There are scenarios where a dataframe has to be re-used over and over again in the spark application. Caching in such scenarios would avoid the repetition of transformation loads. It is ideal to cache the dataframe post applying the required filters on it during the first few steps of a spark application. This can be simply done using cache() operation. Having a cache for every dataframe in greed of optimisation will be a misusage unless the spark application is running with an infinite memory pool. For better memory utilisation, one can unpersist() dataframe when your application no longer needs it.

Conclusions

  • Spark partitioning minimises the shuffling. Hence, partitioning turns out very beneficial at the time of processing to reduce job runtime.

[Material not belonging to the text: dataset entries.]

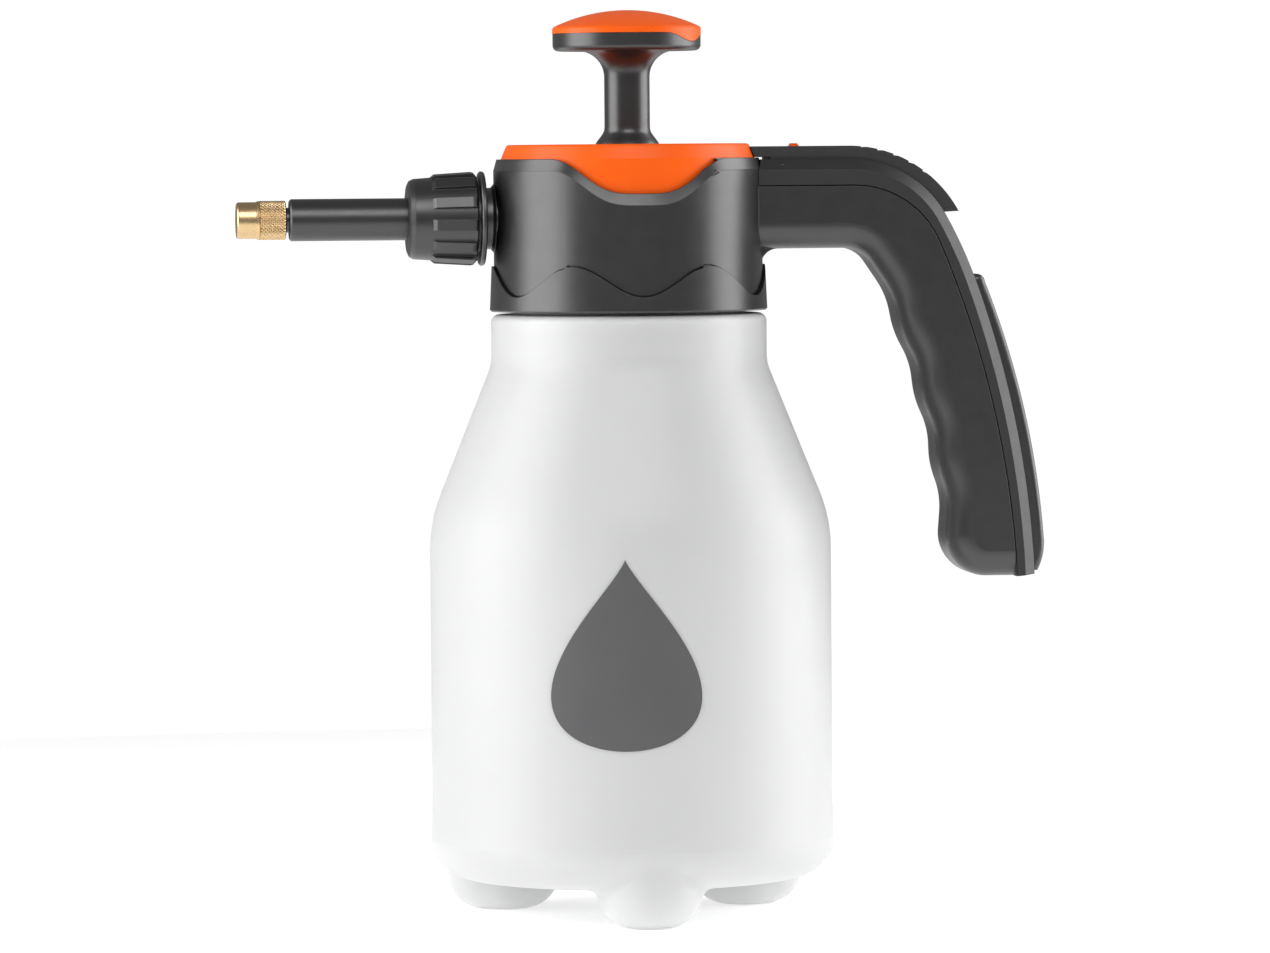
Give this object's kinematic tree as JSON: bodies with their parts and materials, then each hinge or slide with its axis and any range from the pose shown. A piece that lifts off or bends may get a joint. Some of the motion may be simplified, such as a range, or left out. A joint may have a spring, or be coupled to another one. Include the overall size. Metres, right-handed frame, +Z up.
{
  "type": "pump sprayer",
  "caption": "Hand pump pressure sprayer: translucent tank, screw-on head with plunger pump, side handle with thumb trigger, short lance and brass nozzle.",
  "frame": {"origin": "tank axis at the plane that the three feet stand on", "axes": "+Z up along the tank axis, +X towards the handle, -X along the lance, -Y the side with the printed drop and a foot"},
  "size_m": [0.2542, 0.1272, 0.2846],
  "materials": {
    "tank_plastic": "milky translucent blow-moulded polyethylene, satin",
    "dark_plastic": "dark grey moulded plastic, fine satin",
    "black_plastic": "black moulded plastic, satin",
    "orange_plastic": "bright orange moulded plastic, semi-gloss",
    "pale_plastic": "natural polypropylene",
    "rubber": "black nitrile rubber",
    "steel": "stainless steel",
    "brass": "turned and knurled brass"
  },
  "bodies": {
    "tank": {"tank_bottle": "tank_plastic"},
    "seal": {"neck_gasket": "rubber"},
    "head": {"head_housing": "dark_plastic", "screw_ring": "dark_plastic", "top_cover": "orange_plastic", "handle_spine": "dark_plastic", "back_strap": "dark_plastic", "handle_screws": "steel", "trigger_pin": "steel", "pump_barrel": "pale_plastic", "barrel_gasket": "rubber", "barrel_cap": "black_plastic", "check_valve": "rubber", "dip_tube": "pale_plastic", "strainer": "black_plastic", "valve_body": "black_plastic", "valve_spring": "steel", "feed_tube": "pale_plastic", "delivery_tube": "pale_plastic", "outlet_fitting": "dark_plastic", "outlet_o_ring": "rubber", "relief_body": "black_plastic", "relief_spring": "steel"},
    "piston_ring": {"piston_seal": "rubber"},
    "plunger": {"pump_knob": "dark_plastic", "knob_cap": "orange_plastic", "pump_rod": "black_plastic", "piston": "pale_plastic"},
    "trigger": {"trigger": "black_plastic"},
    "lock": {"trigger_lock": "orange_plastic"},
    "valve": {"valve_stem": "brass", "valve_seal": "rubber"},
    "lance": {"lance_tube": "dark_plastic", "lance_o_ring": "rubber", "swirl_core": "black_plastic"},
    "nut": {"union_nut": "dark_plastic"},
    "nozzle_ring": {"nozzle_o_ring": "rubber"},
    "nozzle": {"nozzle_cap": "brass"},
    "relief": {"relief_knob": "black_plastic", "relief_seal": "rubber"}
  },
  "joints": [
    {"name": "head_rise", "type": "slide", "parent": "tank", "child": "seal", "axis": [0, 0, 1], "range_m": [0, 0.0075]},
    {"name": "head_turn", "type": "hinge", "parent": "seal", "child": "head", "pos_m": [0, 0, 0.2], "axis": [0, 0, 1], "range_deg": [0, 450]},
    {"name": "pump_stroke", "type": "slide", "parent": "head", "child": "piston_ring", "axis": [0, 0, 1], "range_m": [0, 0.075]},
    {"name": "pump_turn", "type": "hinge", "parent": "piston_ring", "child": "plunger", "pos_m": [0, 0, 0.24], "axis": [0, 0, 1], "continuous": true},
    {"name": "trigger_press", "type": "hinge", "parent": "head", "child": "trigger", "pos_m": [0.0475, 0, 0.2342], "axis": [0, 1, 0], "range_deg": [0, 4.5], "stiffness_Nm_per_rad": 4, "springref_deg": -3.44},
    {"name": "lock_slide", "type": "slide", "parent": "trigger", "child": "lock", "axis": [-1, 0, 0], "range_m": [0, 0.005]},
    {"name": "valve_stroke", "type": "slide", "parent": "head", "child": "valve", "axis": [0, 0, -1], "range_m": [0, 0.0014], "deforming": ["valve_spring"]},
    {"name": "lance_slide", "type": "slide", "parent": "head", "child": "lance", "axis": [-1, 0, 0], "range_m": [0, 0.0051]},
    {"name": "nut_turn", "type": "hinge", "parent": "lance", "child": "nut", "pos_m": [0, 0, 0.2195], "axis": [-1, 0, 0], "range_deg": [0, 720]},
    {"name": "nozzle_slide", "type": "slide", "parent": "lance", "child": "nozzle_ring", "axis": [-1, 0, 0], "range_m": [-0.00085, 0.0012]},
    {"name": "nozzle_turn", "type": "hinge", "parent": "nozzle_ring", "child": "nozzle", "pos_m": [0, 0, 0.2195], "axis": [-1, 0, 0], "range_deg": [-300, 420]},
    {"name": "relief_pull", "type": "slide", "parent": "head", "child": "relief", "axis": [0, 0, 1], "range_m": [0, 0.003], "stiffness_N_per_m": 600, "springref_m": -0.004, "deforming": ["relief_spring"]}
  ],
  "couplings": [
    {"joint": "head_rise", "follows": "head_turn", "m_per_rad": 0.00095493},
    {"joint": "valve_stroke", "follows": "trigger_press", "m_per_rad": 0.0165},
    {"joint": "lance_slide", "follows": "nut_turn", "m_per_rad": 0.00039789},
    {"joint": "nozzle_slide", "follows": "nozzle_turn", "m_per_rad": 0.00015915}
  ]
}
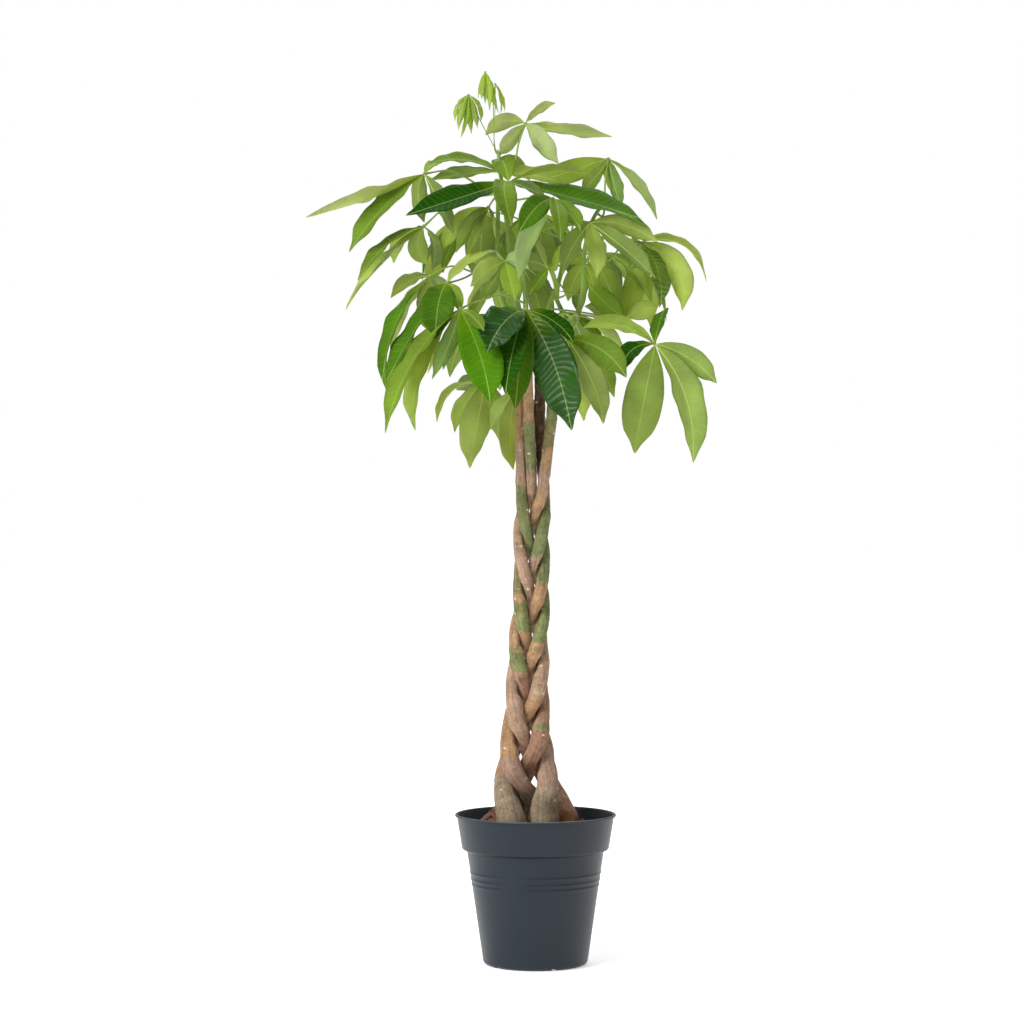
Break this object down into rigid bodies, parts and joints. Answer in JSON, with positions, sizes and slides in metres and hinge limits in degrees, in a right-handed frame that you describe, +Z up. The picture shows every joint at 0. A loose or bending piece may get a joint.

  • Caching is an important technique to optimise spark jobs. We should cache our data if we are going to use it multiple times in our code. It can give us a significant performance benefit.
  • Try to use Broadcast joins wherever possible and filter out the irrelevant rows to the join key to avoid unnecessary data shuffling.
  • Prefer the compressed columnar data over CSVs/TSVs.
  • Partition and store the input data on columns with high cardinality for faster retrieval.